Diagnostic technology for Ibuprofen-sucking, donut-squashing, claustrophobic patients and you.
By Kevin RR Williams
Types of MRI
What’s the problem with most static radiology? It does not capture variable pressure points. Subsequently, viewers of spinal images lack the context of the amount of pressure that exerts pain. Lateral spinal images can be imaged while standing, lying straight, or with knees to chest. Even with knowledge of patient orientation, the area studied can have positional factors lost on static images.
There are at least two types of dynamic magnetic resonance imaging (MRIs). One refers to static images captured of a patient in a variety of positions. Scanning an extended neck significantly affects spinal cord compression severity compared with supine position. Comparing this alternate views can more specifically reveal the source of pain.

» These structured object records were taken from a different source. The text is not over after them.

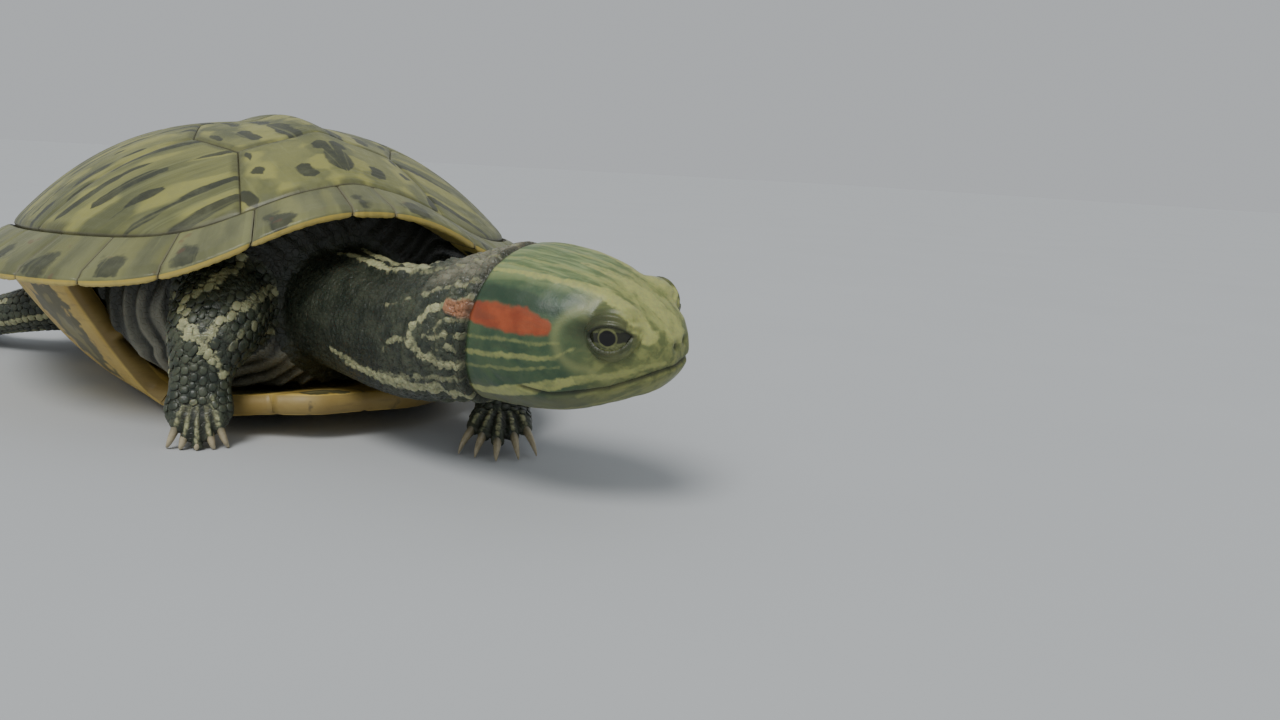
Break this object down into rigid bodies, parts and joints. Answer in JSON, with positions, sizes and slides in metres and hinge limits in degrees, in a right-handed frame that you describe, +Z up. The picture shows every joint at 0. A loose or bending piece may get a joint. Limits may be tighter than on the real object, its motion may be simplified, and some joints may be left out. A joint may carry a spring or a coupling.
{
  "type": "red-eared slider turtle",
  "caption": "Young red-eared slider turtle standing with its neck out and bent to its left: domed olive shell of scutes, yellow plastron, clawed webbed feet and a short tapering tail.",
  "frame": {"origin": "on the floor, under the middle of the bounding box", "axes": "+X towards the front of the shell, +Y towards the animal's left, +Z up"},
  "size_m": [0.1264, 0.0896, 0.0346],
  "materials": {
    "scute": "satin horn, olive with yellow-green bands and dark streaks",
    "plastron": "satin horn, yellow with dark smudges",
    "skin": "fine wet scales, grey-green with pale yellow-green stripes",
    "eye": "wet, grey-green iris with a dark bar through the pupil"
  },
  "bodies": {
    "root": {"nuchal": "scute", "vertebral_1": "scute", "vertebral_2": "scute", "vertebral_3": "scute", "vertebral_4": "scute", "vertebral_5": "scute", "costal_left_1": "scute", "costal_left_2": "scute", "costal_left_3": "scute", "costal_left_4": "scute", "costal_right_1": "scute", "costal_right_2": "scute", "costal_right_3": "scute", "costal_right_4": "scute", "marginal_left_1": "scute", "marginal_left_2": "scute", "marginal_left_3": "scute", "marginal_left_4": "scute", "marginal_left_5": "scute", "marginal_left_6": "scute", "marginal_left_7": "scute", "marginal_left_8": "scute", "marginal_left_9": "scute", "marginal_left_10": "scute", "marginal_left_11": "scute", "marginal_left_12": "scute", "marginal_right_1": "scute", "marginal_right_2": "scute", "marginal_right_3": "scute", "marginal_right_4": "scute", "marginal_right_5": "scute", "marginal_right_6": "scute", "marginal_right_7": "scute", "marginal_right_8": "scute", "marginal_right_9": "scute", "marginal_right_10": "scute", "marginal_right_11": "scute", "marginal_right_12": "scute", "gulars": "plastron", "humerals": "plastron", "pectorals": "plastron", "abdominals": "plastron", "femorals": "plastron", "anals": "plastron", "trunk": "skin", "neck": "skin", "head": "skin", "lower_jaw": "skin", "tail": "skin", "foreleg_left": "skin", "foreleg_right": "skin", "forefoot_left": "skin", "forefoot_right": "skin", "hindleg_left": "skin", "hindleg_right": "skin", "hindfoot_left": "skin", "hindfoot_right": "skin", "eye_left": "eye", "eye_right": "eye"}
  },
  "joints": []
}
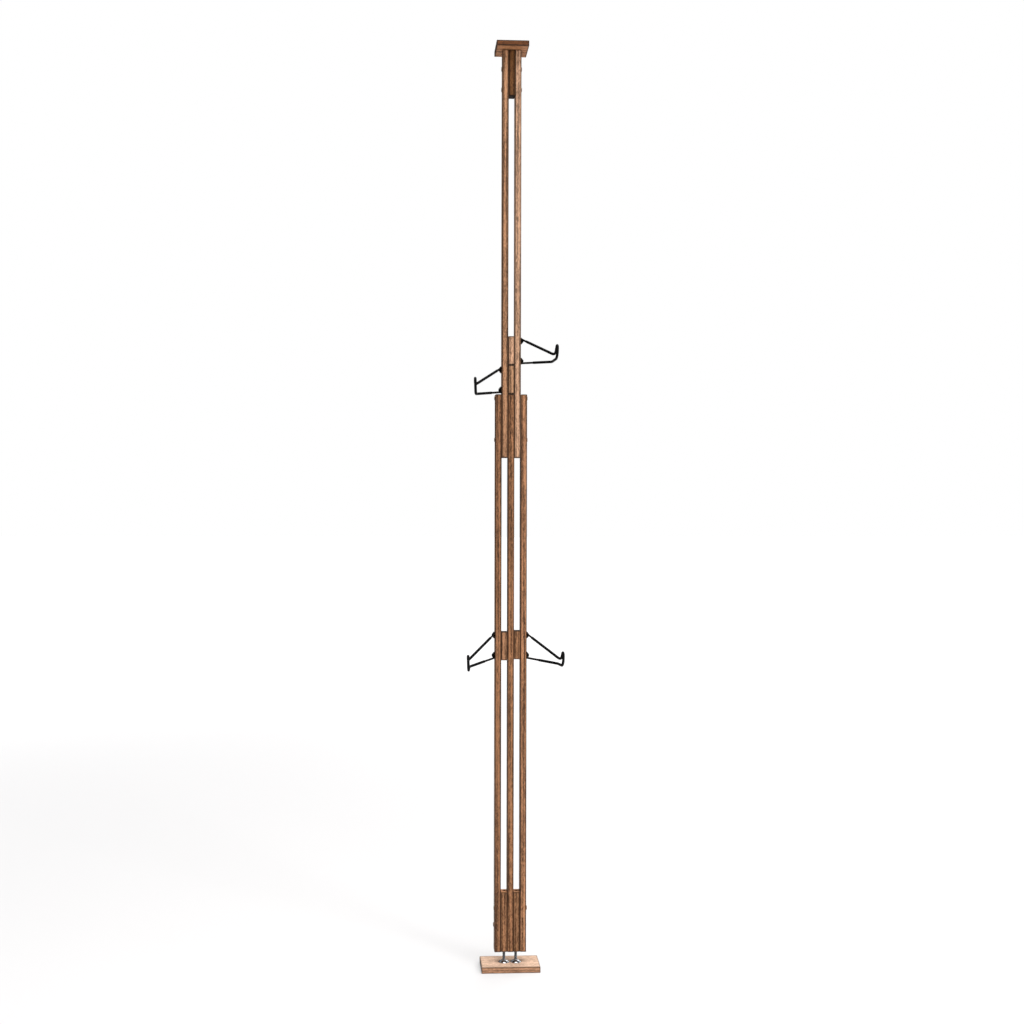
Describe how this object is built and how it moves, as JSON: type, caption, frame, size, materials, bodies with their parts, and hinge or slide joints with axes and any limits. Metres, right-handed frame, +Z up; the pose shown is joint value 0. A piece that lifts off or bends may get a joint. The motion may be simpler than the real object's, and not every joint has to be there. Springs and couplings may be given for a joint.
{
  "type": "floor-to-ceiling bicycle pole rack",
  "caption": "Wooden tension pole of telescoping laths on screw feet, jammed between floor and ceiling, with bent-rod arms whose cradles hold bicycles.",
  "frame": {"origin": "middle of the floor plate's underside", "axes": "+Z up along the pole, -Y the way the arms reach, +X to the right as seen from the front"},
  "size_m": [0.2699, 0.2159, 2.655],
  "materials": {
    "pale_wood": "clear oiled",
    "wood": "stained and oiled",
    "light_wood": "stained and oiled",
    "dark_wood": "dark stained",
    "black_steel": "satin black",
    "black_sleeve": "smooth matte",
    "bronzed_steel": "bronzed",
    "chrome": "bright",
    "zinc": "zinc plated"
  },
  "bodies": {
    "floor_plate": {"floor_plate": "pale_wood"},
    "foot_left": {"foot_disc_left": "chrome", "foot_rod_left": "zinc"},
    "foot_right": {"foot_disc_right": "chrome", "foot_rod_right": "zinc"},
    "lower_frame": {"foot_inserts": "zinc", "foot_block_left": "wood", "foot_block_right": "wood", "foot_block_bolts": "bronzed_steel", "foot_block_nuts": "bronzed_steel", "outer_lath_left": "wood", "centre_lath": "wood", "outer_lath_right": "light_wood", "mid_block_left": "wood", "mid_block_right": "wood", "lower_arm_sleeve_nuts": "zinc", "lower_left_arm": "black_steel", "lower_left_grip": "black_sleeve", "lower_left_washers": "black_steel", "lower_left_bolts": "black_steel", "lower_right_arm": "black_steel", "lower_right_grip": "black_sleeve", "lower_right_washers": "black_steel", "lower_right_bolts": "black_steel", "clamp_bolts": "bronzed_steel", "clamp_nuts": "bronzed_steel"},
    "upper_frame": {"inner_lath_left": "light_wood", "inner_lath_right": "light_wood", "top_block": "dark_wood", "top_block_bolts": "bronzed_steel", "top_block_nuts": "bronzed_steel", "ceiling_plate": "dark_wood", "ceiling_plate_screws": "zinc"},
    "upper_left_carrier": {"upper_left_block": "wood", "upper_left_inserts": "zinc", "upper_left_arm": "black_steel", "upper_left_grip": "black_sleeve", "upper_left_washers": "black_steel", "upper_left_bolts": "black_steel"},
    "upper_right_carrier": {"upper_right_block": "wood", "upper_right_inserts": "zinc", "upper_right_arm": "black_steel", "upper_right_grip": "black_sleeve", "upper_right_washers": "black_steel", "upper_right_bolts": "black_steel"}
  },
  "joints": [
    {"name": "jack", "type": "slide", "parent": "floor_plate", "child": "lower_frame", "axis": [0, 0, 1], "range_m": [-0.02, 0.06]},
    {"name": "foot_left_turn", "type": "hinge", "parent": "floor_plate", "child": "foot_left", "pos_m": [-0.017, 0, 0.018], "axis": [0, 0, 1], "range_deg": [-17400, 5800]},
    {"name": "foot_right_turn", "type": "hinge", "parent": "floor_plate", "child": "foot_right", "pos_m": [0.017, 0, 0.018], "axis": [0, 0, 1], "range_deg": [-17400, 5800]},
    {"name": "ceiling_height", "type": "slide", "parent": "lower_frame", "child": "upper_frame", "axis": [0, 0, 1], "range_m": [-0.45, 0.03]},
    {"name": "upper_left_arm_slide", "type": "slide", "parent": "lower_frame", "child": "upper_left_carrier", "axis": [0, 0, 1], "range_m": [0, 0.1]},
    {"name": "upper_right_arm_slide", "type": "slide", "parent": "upper_left_carrier", "child": "upper_right_carrier", "axis": [0, 0, 1], "range_m": [0, 0.12]}
  ],
  "couplings": [
    {"joint": "foot_left_turn", "follows": "jack", "rad_per_m": -5026.5},
    {"joint": "foot_right_turn", "follows": "jack", "rad_per_m": -5026.5}
  ]
}
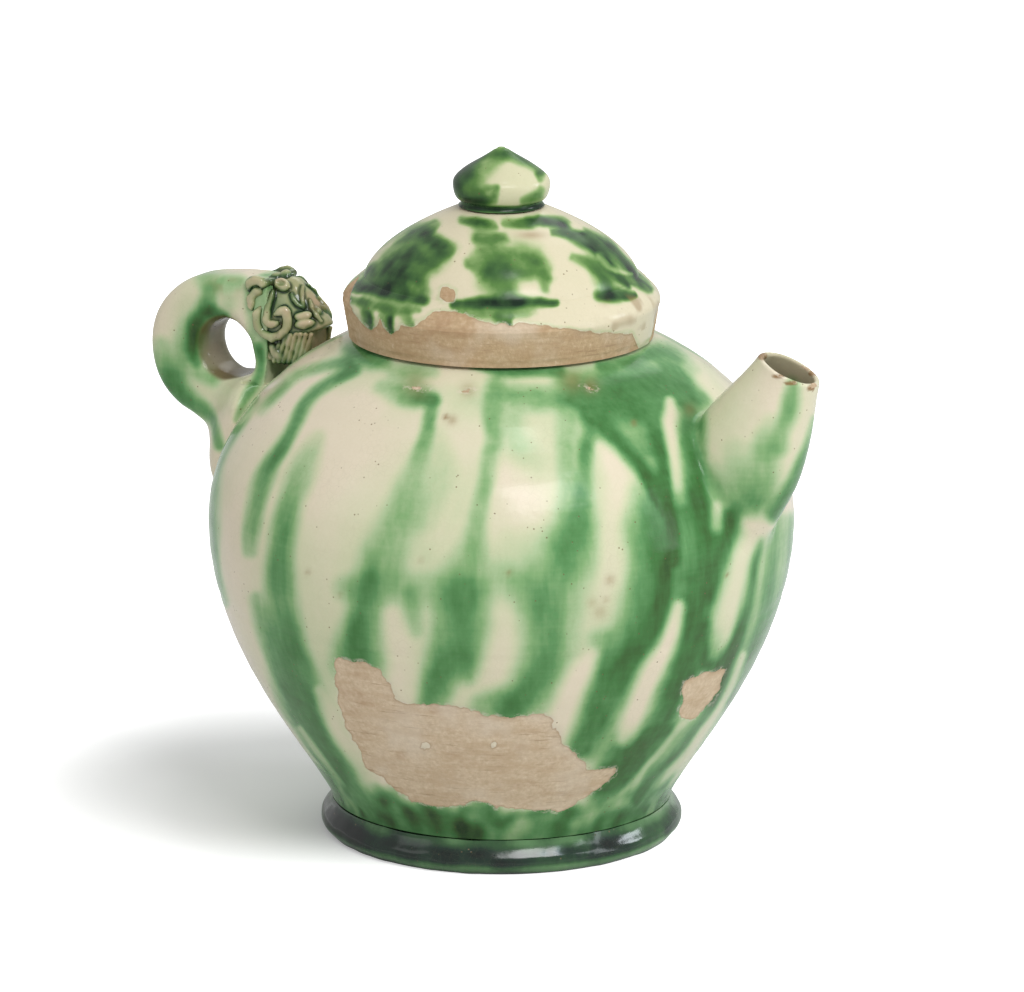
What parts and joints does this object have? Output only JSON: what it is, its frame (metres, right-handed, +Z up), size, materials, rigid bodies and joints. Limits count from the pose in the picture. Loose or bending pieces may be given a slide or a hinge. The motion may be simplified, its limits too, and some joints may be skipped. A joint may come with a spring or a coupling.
{
  "type": "covered pouring ewer",
  "caption": "Round-bodied glazed pottery ewer with a splayed foot, conical spout, looped handle rising from a moulded beast head, and a domed lift-off lid with a bud knob.",
  "frame": {"origin": "centre of the flat base, at the height of the surface it stands on", "axes": "+Z up along the vessel's axis, +X towards the spout, -X towards the handle"},
  "size_m": [0.1951, 0.1516, 0.18],
  "materials": {
    "body_glaze": "gloss green glaze splashed over cream",
    "foot_glaze": "gloss green glaze, pooled dark",
    "spout_glaze": "gloss cream glaze with green streaks",
    "handle_glaze": "gloss thin green glaze over cream",
    "head_glaze": "gloss olive green glaze, darker in the hollows",
    "lid_glaze": "gloss green glaze over cream, bare clay band",
    "bare_clay": "unglazed buff earthenware"
  },
  "bodies": {
    "ewer": {"splayed_foot": "foot_glaze", "vessel_body": "body_glaze", "mouth_collar": "bare_clay", "spout": "spout_glaze", "handle_loop": "handle_glaze", "handle_neck": "handle_glaze", "beast_head": "head_glaze", "mane_curl_right": "head_glaze", "mane_tongue_right": "head_glaze", "crest_curl_right": "head_glaze", "side_lock_right": "head_glaze", "jaw_lock_right": "head_glaze", "ear_right": "head_glaze", "brow_right": "head_glaze", "eye_right": "head_glaze", "lip_right": "head_glaze", "teeth_right": "head_glaze", "mane_curl_left": "head_glaze", "mane_tongue_left": "head_glaze", "crest_curl_left": "head_glaze", "side_lock_left": "head_glaze", "jaw_lock_left": "head_glaze", "ear_left": "head_glaze", "brow_left": "head_glaze", "eye_left": "head_glaze", "lip_left": "head_glaze", "teeth_left": "head_glaze", "topknot": "head_glaze"},
    "lid": {"lid_cap": "lid_glaze", "lid_knob": "lid_glaze"}
  },
  "joints": [
    {"name": "lid_lift", "type": "slide", "parent": "ewer", "child": "lid", "axis": [0, 0, 1], "range_m": [0, 0.06]}
  ]
}
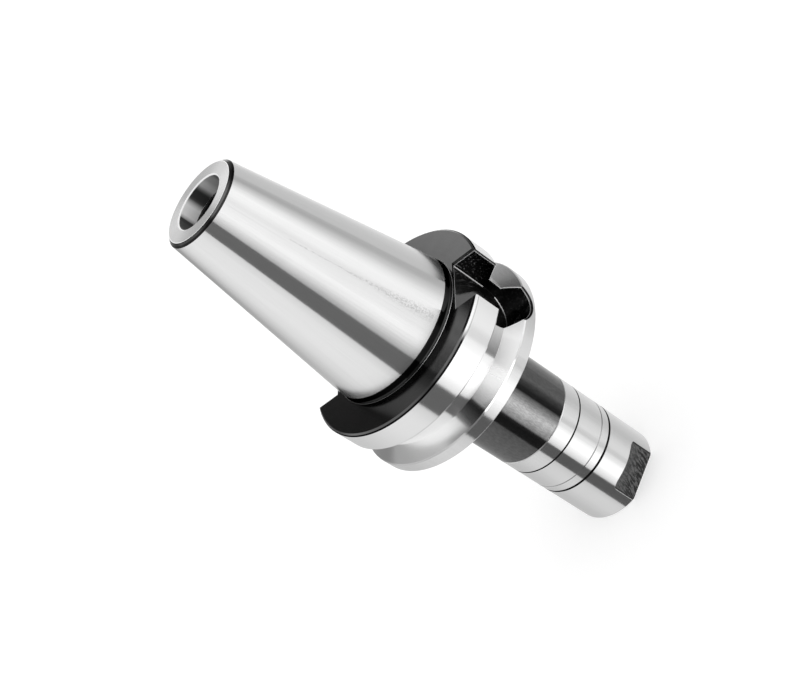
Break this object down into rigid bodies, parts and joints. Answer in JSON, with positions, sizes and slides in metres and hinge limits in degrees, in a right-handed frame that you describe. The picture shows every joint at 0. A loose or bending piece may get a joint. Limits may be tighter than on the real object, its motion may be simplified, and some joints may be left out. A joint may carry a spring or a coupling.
{
  "type": "milling arbor",
  "caption": "Steep-taper milling arbor with a grooved drive flange, a dark shoulder, bright spacing collars and a flatted clamping nut.",
  "frame": {"origin": "on the axis, in the plane of the nut's free face, on which the arbor stands", "axes": "+Z along the axis from the nut to the taper's small end; +X through the middle of one drive slot"},
  "size_m": [0.1, 0.1, 0.2478],
  "materials": {
    "arbor_steel": "ground taper and flange edge, black-oxide neck and shoulder",
    "key_steel": "milled",
    "collar_steel": "ground bright",
    "nut_steel": "ground bright, milled wrench flats"
  },
  "bodies": {
    "nut": {"arbor_nut": "nut_steel"},
    "collar_outer": {"collar_outer": "collar_steel"},
    "arbor": {"arbor": "arbor_steel", "key": "key_steel"},
    "collar_middle": {"collar_middle": "collar_steel"},
    "collar_inner": {"collar_inner": "collar_steel"}
  },
  "joints": [
    {"name": "nut_turn", "type": "hinge", "parent": "nut", "child": "collar_outer", "pos_m": [0, 0, 0.03], "axis": [0, 0, 1], "range_deg": [0, 2160]},
    {"name": "nut_travel", "type": "slide", "parent": "collar_outer", "child": "arbor", "axis": [0, 0, 1], "range_m": [0, 0.012]},
    {"name": "middle_slide", "type": "slide", "parent": "arbor", "child": "collar_middle", "axis": [0, 0, -1], "range_m": [0, 0.008]},
    {"name": "inner_slide", "type": "slide", "parent": "arbor", "child": "collar_inner", "axis": [0, 0, -1], "range_m": [0, 0.004]}
  ],
  "couplings": [
    {"joint": "nut_travel", "follows": "nut_turn", "m_per_rad": 0.00031831},
    {"joint": "middle_slide", "follows": "nut_turn", "m_per_rad": 0.00021221},
    {"joint": "inner_slide", "follows": "nut_turn", "m_per_rad": 0.0001061}
  ]
}
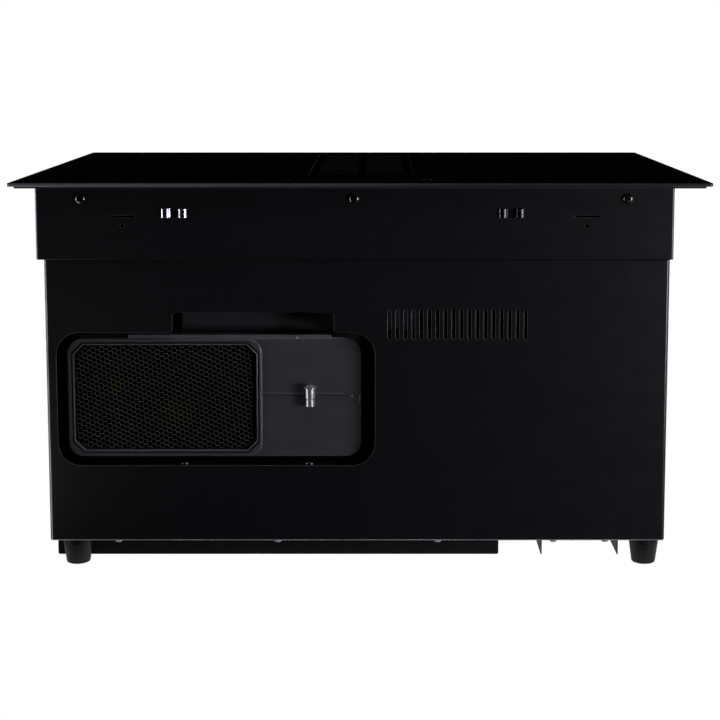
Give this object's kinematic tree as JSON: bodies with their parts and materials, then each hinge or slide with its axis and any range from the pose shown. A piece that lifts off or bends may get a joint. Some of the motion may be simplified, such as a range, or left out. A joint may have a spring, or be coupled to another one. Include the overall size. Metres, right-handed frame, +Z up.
{
  "type": "downdraft induction cooktop",
  "caption": "Built-in induction hob with a central extractor: glass top, shallow casing, and a lower body that holds the blower, its filters and a side air outlet.",
  "frame": {"origin": "on the floor plane, under the middle of the glass top", "axes": "+X to the right of a person facing the outlet side, +Y away from that person, +Z up"},
  "size_m": [0.77, 0.52, 0.438],
  "materials": {
    "black_glass": "polished",
    "foam_seal": "matte",
    "black_paint": "satin",
    "dark_steel": "satin",
    "bright_steel": "polished",
    "zinc_steel": "satin",
    "aluminium": "satin",
    "black_plastic": "matte",
    "carbon_media": "matte",
    "rubber": "matte",
    "copper_winding": "satin",
    "circuit_board": "gloss"
  },
  "bodies": {
    "chassis": {"glass_top": "black_glass", "glass_seal": "foam_seal", "upper_casing": "black_paint", "casing_screw_1": "dark_steel", "casing_screw_2": "dark_steel", "casing_screw_3": "dark_steel", "coil_plate_left": "aluminium", "coil_plate_right": "aluminium", "coil_left_front": "copper_winding", "coil_left_back": "copper_winding", "coil_right_front": "copper_winding", "coil_right_back": "copper_winding", "control_board": "circuit_board", "control_carrier": "black_plastic", "power_board_left": "circuit_board", "power_board_right": "circuit_board", "heat_sink_left": "aluminium", "heat_sink_right": "aluminium", "cooling_fan_frame": "black_plastic", "intake_throat": "black_plastic", "plenum_box": "black_plastic", "volute_upper_shell": "black_plastic", "volute_lower_shell": "black_plastic", "clamp_pin": "bright_steel", "blower_stand": "black_paint", "lip_screw_1": "zinc_steel", "lip_screw_2": "zinc_steel", "motor_body": "dark_steel", "front_panel": "black_paint", "rear_panel": "black_paint", "side_panel_left": "black_paint", "side_panel_right": "black_paint", "base_plate": "black_paint", "base_screw_1": "zinc_steel", "base_screw_2": "zinc_steel", "base_screw_3": "zinc_steel", "base_screw_4": "zinc_steel", "base_screw_5": "zinc_steel", "divider_wall": "zinc_steel", "sump_pan": "black_paint", "cable_guard": "black_paint", "cable_gland": "black_plastic", "terminal_block": "black_plastic", "foot_front_left": "rubber", "foot_front_right": "rubber", "foot_back_left": "rubber", "foot_back_right": "rubber", "blower_driver_board": "circuit_board"},
    "grille": {"vent_grille": "dark_steel"},
    "filter_cassette": {"grease_filter": "aluminium"},
    "outlet_filter": {"carbon_filter": "carbon_media"},
    "blower_rotor": {"impeller": "black_plastic", "drive_shaft": "zinc_steel"},
    "fan_rotor": {"cooling_fan_rotor": "black_plastic"},
    "clip_front_1": {"spring_clip_front_1": "bright_steel"},
    "clip_front_2": {"spring_clip_front_2": "bright_steel"},
    "clip_rear_1": {"spring_clip_rear_1": "bright_steel"},
    "clip_rear_2": {"spring_clip_rear_2": "bright_steel"}
  },
  "joints": [
    {"name": "grille_lift", "type": "slide", "parent": "chassis", "child": "grille", "axis": [0, 0, 1], "range_m": [0, 0.24]},
    {"name": "filter_lift", "type": "slide", "parent": "chassis", "child": "filter_cassette", "axis": [0, 0, 1], "range_m": [0, 0.12]},
    {"name": "carbon_filter_slide", "type": "slide", "parent": "chassis", "child": "outlet_filter", "axis": [0, -1, 0], "range_m": [0, 0.08]},
    {"name": "blower_spin", "type": "hinge", "parent": "chassis", "child": "blower_rotor", "pos_m": [-0.125, 0.01, 0.19], "axis": [0, 0, 1], "continuous": true},
    {"name": "cooling_fan_spin", "type": "hinge", "parent": "chassis", "child": "fan_rotor", "pos_m": [0.15, -0.15, 0.33], "axis": [0, 0, 1], "continuous": true},
    {"name": "clip_press_front_1", "type": "slide", "parent": "chassis", "child": "clip_front_1", "axis": [0, 1, 0], "range_m": [0, 0.002], "stiffness_N_per_m": 4000},
    {"name": "clip_press_front_2", "type": "slide", "parent": "chassis", "child": "clip_front_2", "axis": [0, 1, 0], "range_m": [0, 0.002], "stiffness_N_per_m": 4000},
    {"name": "clip_press_rear_1", "type": "slide", "parent": "chassis", "child": "clip_rear_1", "axis": [0, -1, 0], "range_m": [0, 0.002], "stiffness_N_per_m": 4000},
    {"name": "clip_press_rear_2", "type": "slide", "parent": "chassis", "child": "clip_rear_2", "axis": [0, -1, 0], "range_m": [0, 0.002], "stiffness_N_per_m": 4000}
  ],
  "couplings": [
    {"joint": "filter_lift", "follows": "grille_lift", "ratio": 0.5}
  ]
}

Conversely, a patient might remain stationary during multiple images while a concentrated contrast agent is injected. With a dynamic contrast-enhanced MRI, the contrast agent is measured as it passes through the brain or from blood vessels into extracellular space of tissues and back to the blood vessels. —NCBI
Dynamic Imaging Near You
Not all radiology departments have dynamic MRI equipment. Because of the non-tubular design, facilities may reserve them for claustrophobic patients. Most scanners have a narrow tube through which a patient slides in and out on a conveyer belt. This does not provide much wiggle room for bending or sitting.
Manufacturers are offering innovative equipment that allow imaging in a variety of positions. Since most doctors rely on a specific radiology lab, patients may need to inquire about dynamic imaging outside the network.
If a photographer came back from the INDYCAR Grand Prix with only images of parked cars you would not get a sense of their speed. Similarly, images of parked bones do not always reveal extent of medical conditions.
It is important to visualize the weight-bearing coccyx when leaning backwards and forward. By means of dynamic images, doctors are able to diagnose coccydynia (coccalgia, coccygalgia, coccygial, coccygodynia) and sacroiliitis. This more accurately demonstrates mobile disc protrusion or hypermobile coccyx, often overlooked on presumption of pre-pubescent coccyx fusion.
Dynamic X-rays, or more often dynamic MRIs, are gaining diagnostic significance. A series of images allow the examiner to compare flexion vs. extension or standing vs. sitting. This means that during your next MRI, you do not need to feel like you are being sucked into a straw. Furthermore, the dynamic radiographs can be more informative to healthcare professionals. This leads to better treatment.